Kaffir lime leaves. 4–5 kaffir lime leaves added with the broth contribute the distinctive Thai aromatic profile that no substitute can match. Available frozen at Asian groceries; lasts months in freezer.
Palm sugar or coconut sugar — 1 tbsp added with the fish sauce. Authentic Thai curry has subtle sweetness that balances the fish sauce salt and lime acidity. The structural sweetness layer most American versions miss.
Tamarind paste alongside lime. 1 tbsp tamarind paste with the lime — adds a sour-fruity complexity that lime alone cannot provide.

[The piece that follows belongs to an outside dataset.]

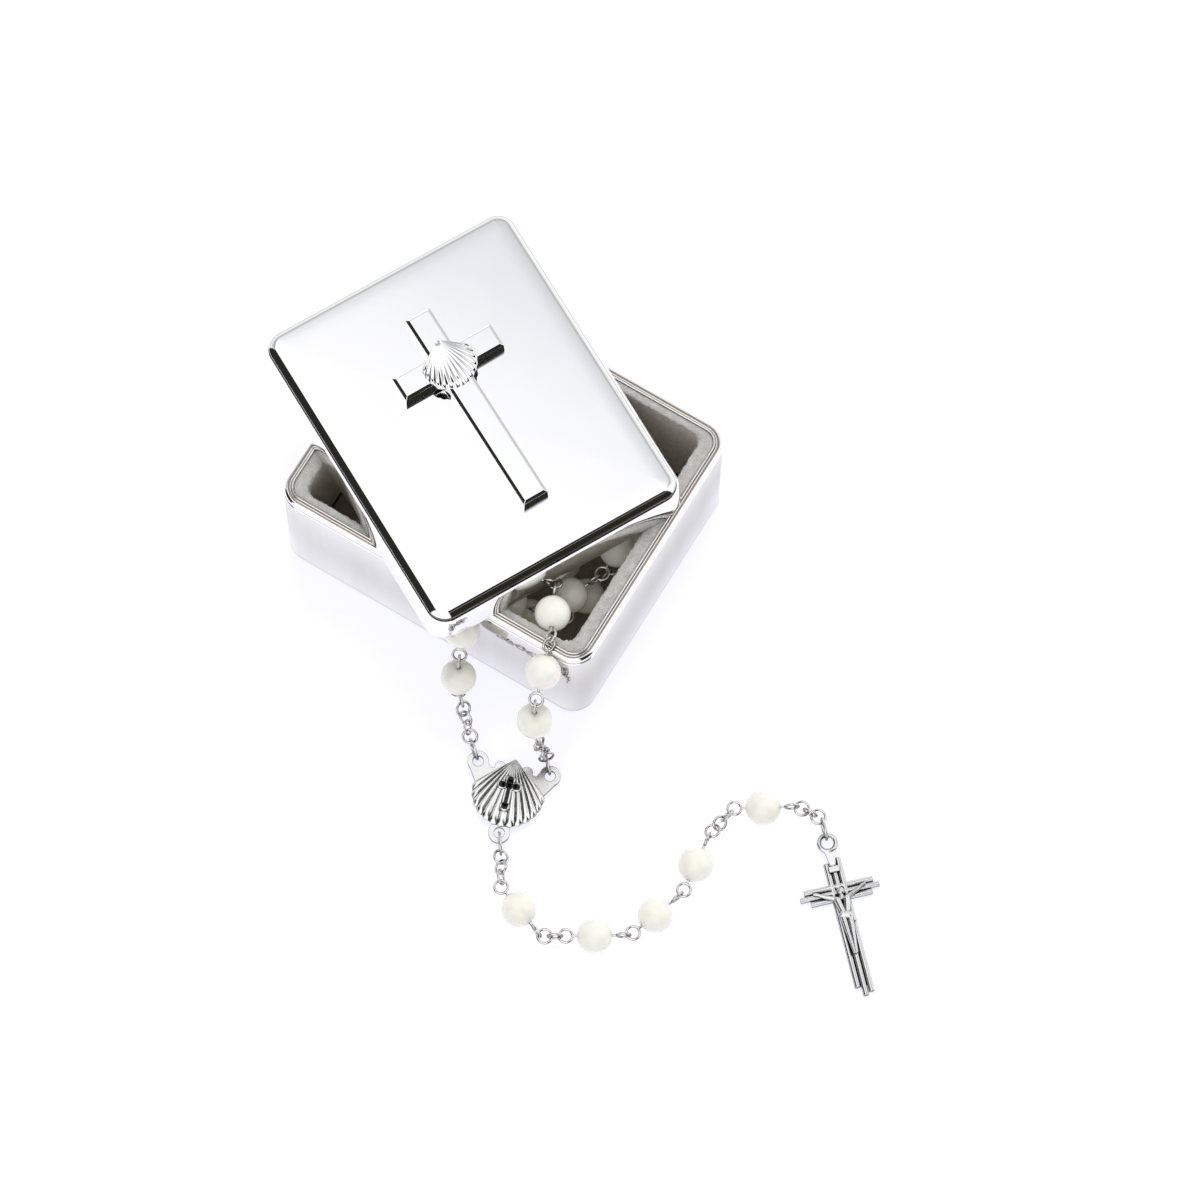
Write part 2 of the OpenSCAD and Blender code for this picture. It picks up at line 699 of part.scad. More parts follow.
// All beads of the loop in order, counted from the right strand; the first entry is left out
loop = concat([0], right_strand, coiled, rising, [left_strand[2], left_strand[1], left_strand[0]]);

// Sub-parts of the rosary
module loop_beads(low, high)
    for (i = [low : high])
        if (!is_large(i))
            draw_bead(loop[i]);
module loop_pins(low, high)
    for (i = [low : high])
        if (!is_large(i))
            draw_pin(loop[i]);
module right_strand_beads() loop_beads(1, 3);
module right_strand_pins() loop_pins(1, 3);
module right_strand_rings()
    for (e = right_rings)
        draw_ring(e);
module left_strand_beads() loop_beads(52, 54);
module left_strand_pins() loop_pins(52, 54);
module left_strand_rings()
    for (e = left_rings)
        draw_ring(e);
module decade_1_beads() loop_beads(4, 10);
module decade_1_pins() loop_pins(4, 10);
module decade_2_beads() loop_beads(12, 21);
module decade_2_pins() loop_pins(12, 21);
module decade_3_beads() loop_beads(23, 32);
module decade_3_pins() loop_pins(23, 32);
module decade_4_beads() loop_beads(34, 43);
module decade_4_pins() loop_pins(34, 43);
module decade_5_beads() loop_beads(45, 51);
module decade_5_pins() loop_pins(45, 51);
module large_prayer_beads()
    for (i = [11, 22, 33, 44])
        draw_bead(loop[i]);
module large_prayer_pins()
    for (i = [11, 22, 33, 44])
        draw_pin(loop[i]);
module decade_rings()
    for (i = [5 : 51])
        if (is_gap(i))
            for (e = run(front_wire(loop[i - 1]), rear_wire(loop[i]), 90, 90))
                draw_ring(e);

module medal_rings()
    for (e = pendant_rings[0])
        draw_ring(e);
module rings_2()
    for (e = pendant_rings[1])
        draw_ring(e);
module rings_5()
    for (e = pendant_rings[2])
        draw_ring(e);
module crucifix_rings()
    for (e = pendant_rings[3])
        draw_ring(e);
module bead_1() draw_bead(pendant_1);
module bead_2() draw_bead(pendant_2);
module bead_3() draw_bead(pendant_3);
module bead_4() draw_bead(pendant_4);
module bead_5() draw_bead(pendant_5);
module eye_pin_1() draw_pin(pendant_1);
module eye_pin_2() draw_pin(pendant_2);
module eye_pin_3() draw_pin(pendant_3);
module eye_pin_4() draw_pin(pendant_4);
module eye_pin_5() draw_pin(pendant_5);

// Medal: a plate with three bored lugs, and a scallop relief with a sunk budded cross
module on_medal_frame(z)
    translate([medal_at.x, medal_at.y, z])
        rotate([0, 0, medal_turn])
            children();
module medal_ear_and_lug() {
    translate([lug_side, lug_up])
        circle(d = lug_d);
    polygon([
        [lug_side - 0.3 * lug_d, lug_up + 0.38 * lug_d], [0.2 * medal_w, 0.1 * medal_l],
        [0.45 * medal_w, 0], [lug_side + 0.47 * lug_d, lug_up - 0.15 * lug_d]
    ]);
    for (k = [0 : 2])
        translate([medal_w * (0.19 + 0.1 * k), medal_l * (0.36 - 0.1 * k)])
            circle(medal_ear * (1 - 0.15 * k));
}
module medal_outline() {
    polygon(concat(
        [for (i = [-24 : 24]) fan_rim(i / 24, medal_w - 0.6, medal_l - 0.6, medal_ribs, medal_spread)],
        [[0, medal_l / 2 - 0.3]]
    ));
    medal_ear_and_lug();
    mirror([1, 0])
        medal_ear_and_lug();
    translate([0, lug_down])
        circle(d = lug_d);
    translate([0, lug_down + lug_d / 2])
        square([0.9 * lug_d, lug_d], center = true);
}
module medal_plate()
    color(dark_silver)
        on_medal_frame(medal_lift)
            linear_extrude(medal_t)
                difference() {
                    medal_outline();
                    for (lug = [[-lug_side, lug_up], [lug_side, lug_up], [0, lug_down]])
                        translate(lug)
                            circle(d = lug_hole);
                }
module budded_cross(l, w, bud) {
    square([w, l], center = true);
    translate([0, 0.27 * l])
        square([0.54 * l, w], center = true);
    for (at = [[0, l / 2], [0, -l / 2], [0.27 * l, 0.27 * l], [-0.27 * l, 0.27 * l]])
        translate(at)
            circle(bud);
}
module medal_scallop()
    color(dark_silver)
        on_medal_frame(medal_lift + medal_t)
            difference() {
                union() {
                    scallop(medal_w, medal_l, medal_ribs, medal_spread,
                        medal_edge, medal_rise, medal_rib, 4, 8);
                    translate([0, -0.04 * medal_l, 0])
                        linear_extrude(medal_edge + medal_rise + medal_rib)
                            budded_cross(medal_cross_l, medal_cross_bar + 2 * medal_border,
                                medal_bud + medal_border);
                }
                translate([0, -0.04 * medal_l, medal_edge])
                    linear_extrude(2 * medal_l)
                        budded_cross(medal_cross_l, medal_cross_bar, medal_bud);
            }

// Crucifix: three rods each way on a thin backing, with a neck and a hanging ring
module in_crucifix()
    translate([hanger_at.x, hanger_at.y, 0])
        rotate([0, 0, crucifix_turn])
            translate([0, -hanger_d / 2 - neck_l - crucifix_arm, 0])
                children();
module rod(from, to)
    translate([from.x, from.y, rod_z])
        rotate([0, 90, atan2(to.y - from.y, to.x - from.x)])
            cylinder(d = rod_d, h = norm(to - from));

// The outer rods stop short of the middle one, each by its own share of the longest stop
module crucifix_rods() {
    foot = crucifix_arm - crucifix_l;
    rod([0, crucifix_arm], [0, foot]);
    rod([-rod_pitch, crucifix_arm - 0.7 * rod_stop], [-rod_pitch, foot + rod_stop]);
    rod([rod_pitch, crucifix_arm - 0.25 * rod_stop], [rod_pitch, foot + 0.3 * rod_stop]);
    rod([-crucifix_w / 2, 0], [crucifix_w / 2, 0]);
    rod([0.55 * rod_stop - crucifix_w / 2, rod_pitch], [crucifix_w / 2 - 0.55 * rod_stop, rod_pitch]);
    rod([rod_stop - crucifix_w / 2, -rod_pitch], [crucifix_w / 2 - 0.9 * rod_stop, -rod_pitch]);
}
module crucifix_backing() {
    w = 2.6 * rod_pitch;
    translate([-w / 2, crucifix_arm - crucifix_l + 1.1 * rod_stop, rod_z - rod_d / 2])
        cube([w, crucifix_l - 2 * rod_stop, 0.35 * rod_d]);
    translate([1.1 * rod_stop - crucifix_w / 2, -w / 2, rod_z - rod_d / 2])
        cube([crucifix_w - 2.2 * rod_stop, w, 0.35 * rod_d]);
}

// The neck is a flat tab that widens and rises to the hanging ring
module crucifix_neck() {
    from = crucifix_arm - 1.6 * rod_d;
    rise = hanger_z - rod_z - 0.2 * rod_d;
    reach = crucifix_arm + neck_l - from;
    translate([0, from, rod_z + 0.2 * rod_d])
        rotate([atan2(rise, reach), 0, 0])
            linear_extrude(0.6 * rod_d, center = true)
                polygon([
                    [-0.45 * rod_d, 0], [0.45 * rod_d, 0],
                    [0.33 * hanger_d, norm([reach, rise])], [-0.33 * hanger_d, norm([reach, rise])]
                ]);
    translate([0, crucifix_arm + neck_l + hanger_d / 2, hanger_z])
        round_ring(hanger_d, hanger_t);
}
module crucifix_cross()
    color(dark_silver)
        in_crucifix() {
            crucifix_rods();
            crucifix_backing();
            crucifix_neck();
        }
module crucifix_title()
    color(dark_silver)
        in_crucifix()
            translate([-title_w / 2, 0.55 * crucifix_arm, rod_z + rod_d / 2 + seat_gap])
                cube([title_w, title_h, 0.35 * rod_d]);

// A small calm figure, its back flat on the rods, drawn twelve high and scaled to its height
module limb(a, b, ra, rb)
    hull() {
        translate(a)
            sphere(ra, $fn = 14);
        translate(b)
            sphere(rb, $fn = 14);
    }
module figure_arm() {
    limb([0.9, -1.25, 0.35], [2.6, -0.5, 0.3], 0.42, 0.34);
    limb([2.6, -0.5, 0.3], [3.8, 0.2, 0.3], 0.34, 0.26);
    limb([3.8, 0.2, 0.3], [4.3, 0.35, 0.3], 0.29, 0.24);
}
module figure_leg() {
    limb([0.55, -4.7, 0.4], [0.42, -7.1, 0.45], 0.55, 0.44);
    limb([0.42, -7.1, 0.45], [0.22, -10, 0.3], 0.42, 0.3);
    limb([0.22, -10, 0.3], [0.2, -10.8, 0.35], 0.32, 0.25);
}
module figure_half() {
    figure_arm();
    figure_leg();
    limb([0.8, -1.5, 0.4], [0.38, -3.5, 0.35], 0.66, 0.55);
}
module crucifix_figure()
    color(dark_silver)
        in_crucifix()
            translate([0, 0, rod_z + rod_d / 2 + seat_gap])
                scale(figure_h / 12)
                    intersection() {
                        translate([-8, -16, 0])
                            cube([16, 32, 4]);
                        union() {
                            translate([0.1, -0.1, 0.55])
                                sphere(0.68, $fn = 18);
                            limb([0.1, -0.3, 0.45], [0, -1.2, 0.35], 0.38, 0.45);
                            figure_half();
                            mirror([1, 0, 0])
                                figure_half();
                            limb([-0.55, -4.1, 0.4], [0.5, -4.35, 0.4], 0.66, 0.7);
                            limb([0.95, -3.9, 0.35], [1.25, -5.3, 0.2], 0.38, 0.3);
                        }
                    }

base_shell();
base_lining();
base_pad();
lid_shell();
lid_pad();
lid_cross();
lid_scallop();
medal_plate();
medal_scallop();
medal_rings();
bead_1();
bead_2();
bead_3();
bead_4();
bead_5();
eye_pin_1();
eye_pin_2();
eye_pin_3();
eye_pin_4();
eye_pin_5();
rings_2();
rings_5();
crucifix_rings();
crucifix_cross();
crucifix_figure();
crucifix_title();
right_strand_beads();
right_strand_pins();
right_strand_rings();
left_strand_beads();
left_strand_pins();
left_strand_rings();
decade_1_beads();
decade_1_pins();
decade_2_beads();
decade_2_pins();
decade_3_beads();
decade_3_pins();
decade_4_beads();
decade_4_pins();
decade_5_beads();
decade_5_pins();
large_prayer_beads();
large_prayer_pins();
decade_rings();
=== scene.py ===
"""Looks of the keepsake box with its rosary: plated metal, flocked lining, pearl beads and antique silver."""

import math
from collections import namedtuple

import bmesh
import bpy
from mathutils import Matrix, Vector, noise


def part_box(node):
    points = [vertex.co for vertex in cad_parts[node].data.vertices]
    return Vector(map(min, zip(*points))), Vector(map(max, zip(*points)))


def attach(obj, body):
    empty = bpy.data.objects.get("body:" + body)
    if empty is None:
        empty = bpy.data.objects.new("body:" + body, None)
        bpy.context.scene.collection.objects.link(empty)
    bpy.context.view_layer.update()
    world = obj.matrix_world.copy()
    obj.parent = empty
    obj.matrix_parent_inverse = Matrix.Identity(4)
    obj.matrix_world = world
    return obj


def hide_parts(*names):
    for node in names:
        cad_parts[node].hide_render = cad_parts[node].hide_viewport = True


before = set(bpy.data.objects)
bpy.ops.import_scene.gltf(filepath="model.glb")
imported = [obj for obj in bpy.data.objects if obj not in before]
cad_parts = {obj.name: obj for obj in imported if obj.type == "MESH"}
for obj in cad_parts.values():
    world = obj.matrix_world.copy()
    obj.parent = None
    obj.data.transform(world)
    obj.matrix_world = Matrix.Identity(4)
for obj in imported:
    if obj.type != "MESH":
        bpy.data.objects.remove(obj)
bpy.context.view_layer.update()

MM = 0.001

# Box, in millimetres: the sizes that its solids have too
CORNER_R = 4.1
WALL = 1.1
BASE_FLOOR = 1.2
FOOT_R = 0.9
BASE_H = 25.6
RIM_W = 1.6
LIP_RISE = 0.3
# How far the flat floor and the lid's ceiling run in from the walls before they close to their middle
PLATE_REACH = 3.9

# Moulding of the rim: the outer bead, then two grooves with a fine rib between them
BEAD_R = 0.75
FINE_R = 0.13
FINE_RIB_IN = 0.31
FINE_RIB_DROP = 0.06
# Each groove's start and end inward of the bead, and its depth
FIRST_GROOVE = (0.02, 0.17, 0.14)
SECOND_GROOVE = (0.46, 0.6, 0.05)
# Fine line under the bead: its edges below the top of the moulding, its depth and its eased edges
LINE_LOW = 1.6
LINE_HIGH = 1.15
LINE_DEPTH = 0.16
LINE_EASE = 0.05
LINE_UPPER_EASE = 0.07
# Drop from the rim's inner edge to the top of the wall
RIM_SLOPE = 0.4

# Flocked liner: its width along the long and short walls, its drop below the lip, and its gap to the lip
LINING_LONG = 1.4
LINING_SHORT = 2.4
LEDGE_DROP = 0.3
LINING_GAP = 0.1
LINING_R = 2.0
LINING_FOOT = 2.0
# The ledge's cross-section: share of the way inward, and height above or below the ledge
LEDGE_PROFILE = [(0.0, -0.9), (0.0, -0.1), (0.12, 0.0), (0.5, 0.03), (0.82, -0.03), (0.95, -0.18),
                 (1.0, -0.5), (1.0, -1.2), (1.0, -3.0)]
INNER_WALL_STEP = 4.2
INNER_WALL_STEPS = 5
# The ragged edge: its reach, what is left of it from a certain drop down, and its effect on the height
RAGGED = 0.2
RAGGED_BELOW = 0.5
CALM_DROP = -2.0
RAGGED_HEIGHT = 0.06
RAGGED_START = 1.2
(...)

Sear the salmon separately. Skin-on salmon, seared crispy in ghee 4–5 min skin-side down before nestling skin-up into the curry to finish. Crispy skin + silky curry = restaurant-level texture contrast.
Thai basil instead of regular basil. If you can find it (Asian groceries), Thai basil's anise notes are distinctly different and structurally correct for this dish.
Crispy shallots and toasted coconut shavings as final garnish. 2 thinly sliced shallots fried in ghee + 2 tbsp unsweetened coconut chips toasted golden, scattered across the plate.
Sourcing: Wild-caught salmon — King, Sockeye, or Coho from Alaska or Pacific Northwest is the gold standard; for shipped, Sea to Table or Vital Choice. Avoid farmed Atlantic salmon. Red curry paste: Maesri or Mae Ploy — both restaurant-grade Thai brands, available at Asian groceries, with clean ingredient lists (no seed oils). Skip Thai Kitchen and other mass-market brands which often contain soybean, canola, or rice bran oil. Fish sauce: Red Boat is genuinely high-quality — single-batch, no sugar added, no MSG, traceable to a single Vietnamese village). Coconut aminos: Coconut Secret (the original small-batch). Ume plum vinegar: Eden Foods (genuinely high-quality). Native Forest Organic Simple coconut milk. Lemongrass and kaffir lime leaves: Asian grocery (or your local farmers' market in subtropical regions). Heirloom hardneck garlic. Fresh cilantro and mint from windowsill pot or farmers' market. Lime: local farmers' market in subtropical regions, or backyard tree (USDA 9+).